Experts continue to discuss and study the effects of long-term child care on children as they age across the lifespan. Some early research suggested that children who spent a significant portion of their infancy and early childhood years in child care settings were more likely to exhibit anti-social, aggressive, and other negative behaviors than peers who were cared for at home. However, newer research suggests that the quality of the child care arrangements are key. Young children placed in high quality day care settings show more evidence of well developed pro-social behaviors such as sharing and the capacity for empathy, then their home-cared peers.

For caregivers who have the luxury of choice (and it is important to realize that not all caregivers do have a choice), the decision whether to stay at home with young children or place them in child care can be very difficult to make. Caregivers may feel tremendously guilty when they think about working during the time when their children are small. Such caregivers may find themselves torn between a desire to be stay-at-home caregivers and a desire to continue working, either out of necessity (so as to provide necessary income and insurance), or because they find great personal fulfillment through their careers. This sort of decision is very personal and needs to be made in a holistic manner, taking all competing career and family demands into account. There is no single path through this choice that is always right in every circumstance. No matter what decision caregivers ultimately come to, it should be kept in mind that caregivers who are happy with their life situation (whether that means working full or part-time outside the home, or being a full-time caregiver in the home) will be better parents.

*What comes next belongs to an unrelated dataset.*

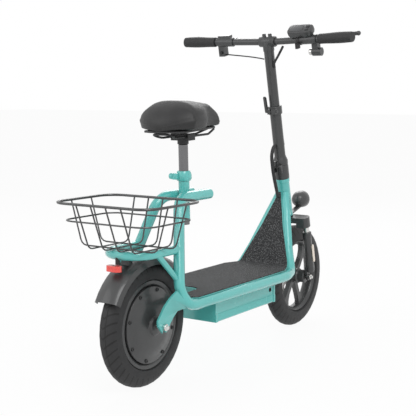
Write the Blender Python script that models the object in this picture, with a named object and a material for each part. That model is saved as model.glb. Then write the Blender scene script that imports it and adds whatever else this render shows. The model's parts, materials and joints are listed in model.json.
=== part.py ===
"""Seated folding electric scooter. Metres, +X forward, +Y left, +Z up, tyres on the ground at z = 0."""

import math

import bmesh
import bpy
import numpy as np
from mathutils import Vector

# Driving dimensions, in metres and degrees. X is counted forward from the rear axle.
wheel_radius = 0.178
tyre_width = 0.054
tyre_crown_flat = 0.010
wheelbase = 0.871
rim_radius = 0.125
tube_radius = 0.0159
tube_wall = 0.0022
gap = 0.0003
deck_half_width = 0.1225
deck_height = 0.230
rake_deg = 12.9
axis_foot_x = 0.8653
seat_tilt_deg = 1.95
seat_axis_x = 0.199
seat_axis_z = 0.558
seat_tube_radius = 0.0162
seat_tube_wall = 0.0015
seat_post_radius = 0.0142
seat_tube_drop = 0.0705
seat_tube_rise = 0.066
seat_post_bottom = 0.436
seat_post_top = 0.671
seat_travel_up = 0.10
stub_height = 0.522
stub_end_x = 0.283
head_tube_radius = 0.0228
head_tube_wall = 0.0035
head_tube_foot = 0.226
head_tube_top = 0.3602
steerer_radius = 0.0143
fork_offset = 0.0056
fork_leg_y = 0.069
fork_leg_radius = 0.0142
stanchion_radius = 0.0095
fork_travel = 0.012
crown_bottom = 0.188
crown_top = 0.2235
stem_lower_radius = 0.019
stem_wall = 0.0012
stem_upper_radius = 0.0168
fold_split = 0.4096
stem_lower_top = 0.6100
clamp_height = 0.028
stem_travel_down = 0.12
bar_height = 0.8289
bar_radius = 0.0112
bar_half_length = 0.3130
bar_rise = 0.010
bar_sweep = 0.020
rack_height = 0.3865
rack_tube_radius = 0.0125
rack_half_width = 0.0700
rack_centre_x = -0.0350
basket_rear_x = -0.192
basket_front_x = 0.062
basket_half_width = 0.166
basket_rim_z = 0.528
basket_mid_z = 0.4785
basket_rim_radius = 0.0038
basket_wire_radius = 0.0023
panel_thickness = 0.0020
mat_thickness = 0.0025
panel_rear_x = 0.085
panel_notch_x = 0.207
battery_rear_x = 0.222
battery_front_x = 0.572
battery_half_width = 0.095
battery_bottom = 0.147
battery_wall = 0.003
battery_cover_thickness = 0.012
fender_inner_radius = 0.1900
fender_thickness = 0.0030
fender_half_width = 0.041
hub_bolt_circle = 0.1006
rear_axle_radius = 0.006
rear_axle_half = 0.086
front_axle_half = 0.077

# The object's origin lies under the middle of its length: the basket rim's rear to the front tyre's front.
middle_x = (basket_rear_x - basket_rim_radius + wheelbase + wheel_radius) / 2

rake = math.radians(rake_deg)
axle = Vector((0, 0, wheel_radius))


def clear_scene():
    for thing in list(bpy.data.objects):
        bpy.data.objects.remove(thing, do_unlink=True)


def add_empty(name, place, turn=(0, 0, 0), parent=None):
    empty = bpy.data.objects.new(name, None)
    bpy.context.scene.collection.objects.link(empty)
    empty.parent = parent
    empty.location = place
    empty.rotation_euler = turn
    return empty


def paint(name, colour, roughness, metallic=0.0):
    material = bpy.data.materials.new(name)
    material.use_nodes = True
    shader = material.node_tree.nodes["Principled BSDF"]
    shader.inputs["Base Color"].default_value = (*colour, 1)
    shader.inputs["Roughness"].default_value = roughness
    shader.inputs["Metallic"].default_value = metallic
    return material


clear_scene()
scooter = add_empty("scooter", (-middle_x, 0, 0))
steering = add_empty("steering_axis", (axis_foot_x, 0, wheel_radius), (0, -rake, 0), scooter)
saddle_line = add_empty(
    "seat_axis", (seat_axis_x, 0, seat_axis_z), (0, -math.radians(seat_tilt_deg), 0), scooter
)
mint = paint("mint_paint", (0.16, 0.60, 0.57), 0.30)
dark = paint("dark_paint", (0.075, 0.078, 0.080), 0.42, 0.3)
black = paint("black_plastic", (0.022, 0.022, 0.023), 0.5)
rubber = paint("tyre_rubber", (0.030, 0.030, 0.031), 0.75)
steel = paint("bright_steel", (0.66, 0.65, 0.63), 0.25, 1.0)
grit = paint("grip_grit", (0.075, 0.075, 0.078), 0.9)
red = paint("red_lens", (0.85, 0.03, 0.03), 0.2)
cream = paint("cream_reflector", (0.86, 0.74, 0.62), 0.3)


def add_piece(name, bm, material, parent=scooter, hidden=False):
    """Makes an object from a bmesh whose faces are then turned outward."""
    bmesh.ops.recalc_face_normals(bm, faces=bm.faces)
    mesh = bpy.data.meshes.new(name)
    bm.to_mesh(mesh)
    bm.free()
    piece = bpy.data.objects.new(name, mesh)
    piece.parent = parent
    mesh.materials.append(material)
    bpy.context.scene.collection.objects.link(piece)
    if hidden:
        piece.hide_render = True
        piece.display_type = "WIRE"
    return piece


def join(piece, helper, operation="UNION"):
    step = piece.modifiers.new(helper.name, "BOOLEAN")
    step.operation = operation
    step.solver = "EXACT"
    step.object = helper
    helper.hide_render = True
    helper.display_type = "WIRE"


def loft(rings, closed=False):
    """A skin over rings of equal point counts, capped at both ends unless the rings close on themselves."""
    bm = bmesh.new()
    rows = [[bm.verts.new(point) for point in ring] for ring in rings]
    count = len(rows[0])
    spans = len(rows) if closed else len(rows) - 1
    for i in range(spans):
        first = rows[i]
        second = rows[(i + 1) % len(rows)]
        for j in range(count):
            k = (j + 1) % count
            bm.faces.new((first[j], first[k], second[k], second[j]))
    if not closed:
        bm.faces.new(rows[0])
        bm.faces.new(rows[-1])
    return bm


def circle(radius, count, start=0.0):
    turns = (start + 2 * math.pi * i / count for i in range(count))
    return [(radius * math.cos(t), radius * math.sin(t)) for t in turns]


def round_room(radius, count=16):
    """A circle whose flats clear the radius by the gap, for cutters."""
    return circle((radius + gap) / math.cos(math.pi / count), count)


def rounded_box_outline(half_x, half_y, radius, steps=3):
    points = []
    for i, (sx, sy) in enumerate(((1, 1), (-1, 1), (-1, -1), (1, -1))):
        for j in range(steps + 1):
            turn = math.pi / 2 * (i + j / steps)
            x = sx * (half_x - radius) + radius * math.cos(turn)
            y = sy * (half_y - radius) + radius * math.sin(turn)
            points.append((x, y))
    return points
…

A special note is appropriate concerning families who ask other family members to provide child care services. This type of arrangement can encourage close family relationships, but can also become a recipe for disaster if expectations and rules for how care will be provided are not specified in detail, in advance. Family members should have an open and honest discussion about what daily activities, discipline strategies and foods for meals and snacks are acceptable. As part of the discussion, all financial arrangements should be openly discussed. Both parties should agree on an hourly/daily rate (if applicable), and if and how caregivers will be reimbursed for food, diapers, activities, etc. Having this discussion in advance should hopefully help prevent disagreements or power struggles between family members at a later date. Also, it can allow caregivers to choose alternative arrangements should other family members be unwilling to follow the outlined plan. Rather than placing children with family members who will not honor agreements, caregivers may be better off using a commercial service which does promise to provide acceptable care, even if this proves to be a more expensive option.